▶ **EXERCISE**: Restrict the output to the lines below starting at the one that contains "last_fan = [for" and ending at the one that contains "for node in", and restate them word for word, both ends included.
::: STORED DATA :::
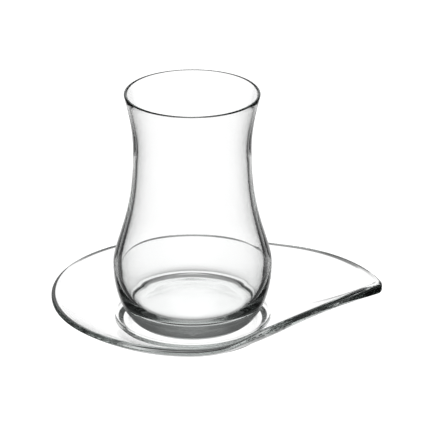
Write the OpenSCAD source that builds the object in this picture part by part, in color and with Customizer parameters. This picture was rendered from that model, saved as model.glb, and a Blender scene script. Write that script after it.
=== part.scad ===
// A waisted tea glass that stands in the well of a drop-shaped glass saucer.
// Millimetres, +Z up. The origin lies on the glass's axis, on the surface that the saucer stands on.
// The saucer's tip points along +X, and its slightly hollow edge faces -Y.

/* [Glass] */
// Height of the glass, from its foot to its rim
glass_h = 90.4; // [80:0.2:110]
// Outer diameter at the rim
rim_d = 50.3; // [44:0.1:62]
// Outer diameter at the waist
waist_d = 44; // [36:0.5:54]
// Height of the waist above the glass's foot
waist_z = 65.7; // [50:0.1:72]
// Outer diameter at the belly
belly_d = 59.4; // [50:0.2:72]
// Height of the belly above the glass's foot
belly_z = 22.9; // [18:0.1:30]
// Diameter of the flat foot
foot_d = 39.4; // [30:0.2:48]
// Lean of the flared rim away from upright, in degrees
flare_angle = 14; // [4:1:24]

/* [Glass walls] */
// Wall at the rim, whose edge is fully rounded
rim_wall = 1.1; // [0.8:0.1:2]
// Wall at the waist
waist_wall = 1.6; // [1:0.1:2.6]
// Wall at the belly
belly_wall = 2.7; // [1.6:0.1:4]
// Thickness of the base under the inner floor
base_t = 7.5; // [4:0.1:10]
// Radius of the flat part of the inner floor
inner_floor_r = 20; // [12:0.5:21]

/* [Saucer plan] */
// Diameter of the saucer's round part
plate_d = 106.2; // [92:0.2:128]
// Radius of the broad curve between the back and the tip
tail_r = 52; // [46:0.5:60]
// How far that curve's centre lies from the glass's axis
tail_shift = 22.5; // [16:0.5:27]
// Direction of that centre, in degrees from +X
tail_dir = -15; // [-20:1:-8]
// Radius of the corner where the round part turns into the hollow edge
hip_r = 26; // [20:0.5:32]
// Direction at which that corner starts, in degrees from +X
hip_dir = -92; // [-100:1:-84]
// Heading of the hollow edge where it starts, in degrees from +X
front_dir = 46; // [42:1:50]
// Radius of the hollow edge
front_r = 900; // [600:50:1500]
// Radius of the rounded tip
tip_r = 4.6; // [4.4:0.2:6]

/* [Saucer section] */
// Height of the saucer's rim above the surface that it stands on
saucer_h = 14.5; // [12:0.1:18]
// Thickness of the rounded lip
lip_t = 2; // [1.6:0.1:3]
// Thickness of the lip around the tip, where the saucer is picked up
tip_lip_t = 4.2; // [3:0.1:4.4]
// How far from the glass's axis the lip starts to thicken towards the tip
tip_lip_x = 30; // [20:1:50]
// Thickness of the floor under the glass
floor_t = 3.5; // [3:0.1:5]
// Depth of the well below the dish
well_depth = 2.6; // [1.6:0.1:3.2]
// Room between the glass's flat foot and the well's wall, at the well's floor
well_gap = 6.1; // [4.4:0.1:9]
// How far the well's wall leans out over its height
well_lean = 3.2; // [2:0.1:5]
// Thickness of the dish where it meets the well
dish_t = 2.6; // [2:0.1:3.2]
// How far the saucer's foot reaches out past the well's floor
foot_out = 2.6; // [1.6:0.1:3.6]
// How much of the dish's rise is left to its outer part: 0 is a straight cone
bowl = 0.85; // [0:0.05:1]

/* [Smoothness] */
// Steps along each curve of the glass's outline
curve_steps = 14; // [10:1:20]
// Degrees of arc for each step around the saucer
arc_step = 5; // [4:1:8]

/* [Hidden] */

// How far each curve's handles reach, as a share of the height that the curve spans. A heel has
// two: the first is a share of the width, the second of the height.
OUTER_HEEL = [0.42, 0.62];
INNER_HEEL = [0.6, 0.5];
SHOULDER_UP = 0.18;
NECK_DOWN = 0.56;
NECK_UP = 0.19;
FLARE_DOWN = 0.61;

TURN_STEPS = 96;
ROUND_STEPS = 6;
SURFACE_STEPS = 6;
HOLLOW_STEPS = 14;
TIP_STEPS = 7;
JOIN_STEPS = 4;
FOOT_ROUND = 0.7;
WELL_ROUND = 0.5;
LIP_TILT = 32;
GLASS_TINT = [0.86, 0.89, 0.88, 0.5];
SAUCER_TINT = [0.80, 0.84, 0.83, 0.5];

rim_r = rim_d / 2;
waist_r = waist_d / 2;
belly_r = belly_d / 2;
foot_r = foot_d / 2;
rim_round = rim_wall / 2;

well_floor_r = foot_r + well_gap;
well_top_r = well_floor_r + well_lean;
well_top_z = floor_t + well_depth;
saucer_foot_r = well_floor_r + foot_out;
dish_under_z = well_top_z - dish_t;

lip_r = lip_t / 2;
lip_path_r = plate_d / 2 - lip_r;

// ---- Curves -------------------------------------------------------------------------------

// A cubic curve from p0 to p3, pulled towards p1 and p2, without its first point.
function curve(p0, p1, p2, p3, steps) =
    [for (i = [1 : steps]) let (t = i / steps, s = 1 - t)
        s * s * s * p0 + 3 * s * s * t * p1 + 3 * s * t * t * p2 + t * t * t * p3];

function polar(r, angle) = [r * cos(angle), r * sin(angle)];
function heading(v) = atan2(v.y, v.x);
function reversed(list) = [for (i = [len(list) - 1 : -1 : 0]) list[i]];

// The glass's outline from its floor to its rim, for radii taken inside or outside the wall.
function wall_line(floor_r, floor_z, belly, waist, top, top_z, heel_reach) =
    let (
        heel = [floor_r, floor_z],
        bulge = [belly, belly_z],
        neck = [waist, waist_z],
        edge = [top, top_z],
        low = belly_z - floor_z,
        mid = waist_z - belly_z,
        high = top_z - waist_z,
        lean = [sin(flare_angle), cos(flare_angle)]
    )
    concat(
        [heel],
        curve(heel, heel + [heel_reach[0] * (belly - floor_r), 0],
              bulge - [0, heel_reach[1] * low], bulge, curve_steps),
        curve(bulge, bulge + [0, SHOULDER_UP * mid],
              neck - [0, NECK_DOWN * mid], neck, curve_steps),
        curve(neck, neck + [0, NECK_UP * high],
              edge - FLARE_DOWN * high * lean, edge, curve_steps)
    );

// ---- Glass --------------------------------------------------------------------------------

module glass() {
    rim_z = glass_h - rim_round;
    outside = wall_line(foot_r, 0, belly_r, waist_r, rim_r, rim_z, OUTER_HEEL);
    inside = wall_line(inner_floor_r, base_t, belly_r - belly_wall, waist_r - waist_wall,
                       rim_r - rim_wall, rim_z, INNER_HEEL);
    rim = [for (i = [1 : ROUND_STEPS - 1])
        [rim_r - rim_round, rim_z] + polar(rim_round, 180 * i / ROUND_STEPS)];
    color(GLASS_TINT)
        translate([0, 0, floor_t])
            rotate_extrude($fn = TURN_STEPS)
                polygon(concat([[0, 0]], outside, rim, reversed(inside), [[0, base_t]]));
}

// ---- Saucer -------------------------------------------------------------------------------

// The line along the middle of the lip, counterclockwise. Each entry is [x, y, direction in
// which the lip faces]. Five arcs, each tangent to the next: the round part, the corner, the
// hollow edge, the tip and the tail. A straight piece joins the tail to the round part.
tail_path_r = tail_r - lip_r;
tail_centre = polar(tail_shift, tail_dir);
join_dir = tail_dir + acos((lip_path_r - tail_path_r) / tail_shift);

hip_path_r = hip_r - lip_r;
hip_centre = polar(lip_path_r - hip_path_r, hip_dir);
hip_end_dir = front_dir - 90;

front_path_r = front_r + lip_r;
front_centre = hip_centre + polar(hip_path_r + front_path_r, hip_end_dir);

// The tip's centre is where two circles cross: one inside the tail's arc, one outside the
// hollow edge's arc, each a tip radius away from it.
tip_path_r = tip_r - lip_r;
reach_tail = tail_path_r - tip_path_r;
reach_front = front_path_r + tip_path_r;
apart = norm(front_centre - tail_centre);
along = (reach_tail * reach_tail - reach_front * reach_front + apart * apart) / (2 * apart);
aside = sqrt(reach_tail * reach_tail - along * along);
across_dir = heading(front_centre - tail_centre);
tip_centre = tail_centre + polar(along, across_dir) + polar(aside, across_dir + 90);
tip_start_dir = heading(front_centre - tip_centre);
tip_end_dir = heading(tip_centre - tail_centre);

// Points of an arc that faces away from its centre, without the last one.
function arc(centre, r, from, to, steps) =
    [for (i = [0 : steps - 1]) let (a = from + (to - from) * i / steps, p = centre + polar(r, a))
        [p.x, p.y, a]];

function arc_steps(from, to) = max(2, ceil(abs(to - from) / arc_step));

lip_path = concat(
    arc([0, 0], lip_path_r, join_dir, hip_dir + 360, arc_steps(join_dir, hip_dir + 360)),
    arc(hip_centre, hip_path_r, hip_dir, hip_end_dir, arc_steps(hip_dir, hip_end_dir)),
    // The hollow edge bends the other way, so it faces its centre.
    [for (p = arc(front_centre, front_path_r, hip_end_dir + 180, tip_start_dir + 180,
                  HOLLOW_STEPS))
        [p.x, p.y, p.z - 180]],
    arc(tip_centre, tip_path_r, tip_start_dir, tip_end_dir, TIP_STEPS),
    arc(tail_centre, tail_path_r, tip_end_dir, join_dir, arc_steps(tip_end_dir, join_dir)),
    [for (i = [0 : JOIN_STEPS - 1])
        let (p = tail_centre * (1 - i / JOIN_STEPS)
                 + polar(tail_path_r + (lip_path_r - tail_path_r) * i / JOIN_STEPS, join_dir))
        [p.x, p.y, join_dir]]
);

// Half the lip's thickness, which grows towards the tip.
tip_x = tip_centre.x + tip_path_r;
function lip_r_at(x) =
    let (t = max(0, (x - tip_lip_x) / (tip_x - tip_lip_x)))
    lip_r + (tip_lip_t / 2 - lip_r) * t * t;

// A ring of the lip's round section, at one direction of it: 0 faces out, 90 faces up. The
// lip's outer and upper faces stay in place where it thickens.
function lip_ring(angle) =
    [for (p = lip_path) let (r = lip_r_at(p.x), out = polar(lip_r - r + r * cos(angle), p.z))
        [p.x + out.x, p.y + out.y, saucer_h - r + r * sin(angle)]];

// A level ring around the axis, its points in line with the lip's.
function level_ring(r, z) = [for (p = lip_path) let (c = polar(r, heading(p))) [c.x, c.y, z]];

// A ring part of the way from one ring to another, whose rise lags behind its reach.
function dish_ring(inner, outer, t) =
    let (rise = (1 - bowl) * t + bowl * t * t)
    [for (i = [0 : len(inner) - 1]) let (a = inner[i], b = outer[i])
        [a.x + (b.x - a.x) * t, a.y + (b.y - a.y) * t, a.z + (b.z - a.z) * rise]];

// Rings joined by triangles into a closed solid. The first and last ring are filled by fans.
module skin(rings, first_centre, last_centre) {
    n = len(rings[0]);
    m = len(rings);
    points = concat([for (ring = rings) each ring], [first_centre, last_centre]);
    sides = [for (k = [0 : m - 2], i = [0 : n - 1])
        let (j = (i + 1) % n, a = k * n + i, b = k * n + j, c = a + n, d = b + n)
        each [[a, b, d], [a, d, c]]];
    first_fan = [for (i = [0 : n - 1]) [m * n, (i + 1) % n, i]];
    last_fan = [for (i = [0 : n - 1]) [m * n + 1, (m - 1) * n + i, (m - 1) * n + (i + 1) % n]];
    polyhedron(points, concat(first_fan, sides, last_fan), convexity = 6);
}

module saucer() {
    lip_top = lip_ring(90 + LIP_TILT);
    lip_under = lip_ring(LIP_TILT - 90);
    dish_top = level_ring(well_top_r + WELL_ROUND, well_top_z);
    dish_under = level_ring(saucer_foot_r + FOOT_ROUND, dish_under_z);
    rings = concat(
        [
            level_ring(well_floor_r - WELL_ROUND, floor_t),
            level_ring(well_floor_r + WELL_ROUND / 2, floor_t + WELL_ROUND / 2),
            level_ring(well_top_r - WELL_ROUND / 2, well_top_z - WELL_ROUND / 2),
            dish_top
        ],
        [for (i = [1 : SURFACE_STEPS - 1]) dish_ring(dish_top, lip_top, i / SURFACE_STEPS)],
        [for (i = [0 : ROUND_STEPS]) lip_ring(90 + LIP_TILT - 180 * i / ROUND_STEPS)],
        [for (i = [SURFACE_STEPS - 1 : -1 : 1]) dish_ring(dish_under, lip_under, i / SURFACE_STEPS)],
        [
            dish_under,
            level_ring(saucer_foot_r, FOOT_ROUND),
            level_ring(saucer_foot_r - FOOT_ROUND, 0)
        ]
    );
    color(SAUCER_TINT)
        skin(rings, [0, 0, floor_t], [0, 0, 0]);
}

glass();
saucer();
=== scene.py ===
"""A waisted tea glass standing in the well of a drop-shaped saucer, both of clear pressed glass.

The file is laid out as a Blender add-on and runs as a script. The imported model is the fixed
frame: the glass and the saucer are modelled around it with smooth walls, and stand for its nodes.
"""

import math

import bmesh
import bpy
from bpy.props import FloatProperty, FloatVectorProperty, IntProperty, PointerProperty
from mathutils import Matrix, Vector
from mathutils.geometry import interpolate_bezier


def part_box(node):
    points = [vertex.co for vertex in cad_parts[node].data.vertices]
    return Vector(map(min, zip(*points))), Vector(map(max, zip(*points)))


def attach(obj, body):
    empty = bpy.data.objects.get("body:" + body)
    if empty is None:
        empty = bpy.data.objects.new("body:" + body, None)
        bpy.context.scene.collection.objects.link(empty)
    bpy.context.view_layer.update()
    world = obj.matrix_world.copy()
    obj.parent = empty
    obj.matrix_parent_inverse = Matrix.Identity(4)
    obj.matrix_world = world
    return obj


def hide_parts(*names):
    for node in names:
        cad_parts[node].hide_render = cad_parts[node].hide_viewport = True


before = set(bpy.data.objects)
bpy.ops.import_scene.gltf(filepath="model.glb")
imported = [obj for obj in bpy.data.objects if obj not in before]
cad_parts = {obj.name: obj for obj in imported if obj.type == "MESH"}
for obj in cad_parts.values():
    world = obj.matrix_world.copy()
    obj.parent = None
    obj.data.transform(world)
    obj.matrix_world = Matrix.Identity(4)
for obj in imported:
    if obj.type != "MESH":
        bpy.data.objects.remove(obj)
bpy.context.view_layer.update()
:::
▶ **SOLUTION FOR THIS PROBLEM**:
    last_fan = [for (i = [0 : n - 1]) [m * n + 1, (m - 1) * n + i, (m - 1) * n + (i + 1) % n]];
    polyhedron(points, concat(first_fan, sides, last_fan), convexity = 6);
}

module saucer() {
    lip_top = lip_ring(90 + LIP_TILT);
    lip_under = lip_ring(LIP_TILT - 90);
    dish_top = level_ring(well_top_r + WELL_ROUND, well_top_z);
    dish_under = level_ring(saucer_foot_r + FOOT_ROUND, dish_under_z);
    rings = concat(
        [
            level_ring(well_floor_r - WELL_ROUND, floor_t),
            level_ring(well_floor_r + WELL_ROUND / 2, floor_t + WELL_ROUND / 2),
            level_ring(well_top_r - WELL_ROUND / 2, well_top_z - WELL_ROUND / 2),
            dish_top
        ],
        [for (i = [1 : SURFACE_STEPS - 1]) dish_ring(dish_top, lip_top, i / SURFACE_STEPS)],
        [for (i = [0 : ROUND_STEPS]) lip_ring(90 + LIP_TILT - 180 * i / ROUND_STEPS)],
        [for (i = [SURFACE_STEPS - 1 : -1 : 1]) dish_ring(dish_under, lip_under, i / SURFACE_STEPS)],
        [
            dish_under,
            level_ring(saucer_foot_r, FOOT_ROUND),
            level_ring(saucer_foot_r - FOOT_ROUND, 0)
        ]
    );
    color(SAUCER_TINT)
        skin(rings, [0, 0, floor_t], [0, 0, 0]);
}

glass();
saucer();
=== scene.py ===
"""A waisted tea glass standing in the well of a drop-shaped saucer, both of clear pressed glass.

The file is laid out as a Blender add-on and runs as a script. The imported model is the fixed
frame: the glass and the saucer are modelled around it with smooth walls, and stand for its nodes.
"""

import math

import bmesh
import bpy
from bpy.props import FloatProperty, FloatVectorProperty, IntProperty, PointerProperty
from mathutils import Matrix, Vector
from mathutils.geometry import interpolate_bezier


def part_box(node):
    points = [vertex.co for vertex in cad_parts[node].data.vertices]
    return Vector(map(min, zip(*points))), Vector(map(max, zip(*points)))


def attach(obj, body):
    empty = bpy.data.objects.get("body:" + body)
    if empty is None:
        empty = bpy.data.objects.new("body:" + body, None)
        bpy.context.scene.collection.objects.link(empty)
    bpy.context.view_layer.update()
    world = obj.matrix_world.copy()
    obj.parent = empty
    obj.matrix_parent_inverse = Matrix.Identity(4)
    obj.matrix_world = world
    return obj


def hide_parts(*names):
    for node in names:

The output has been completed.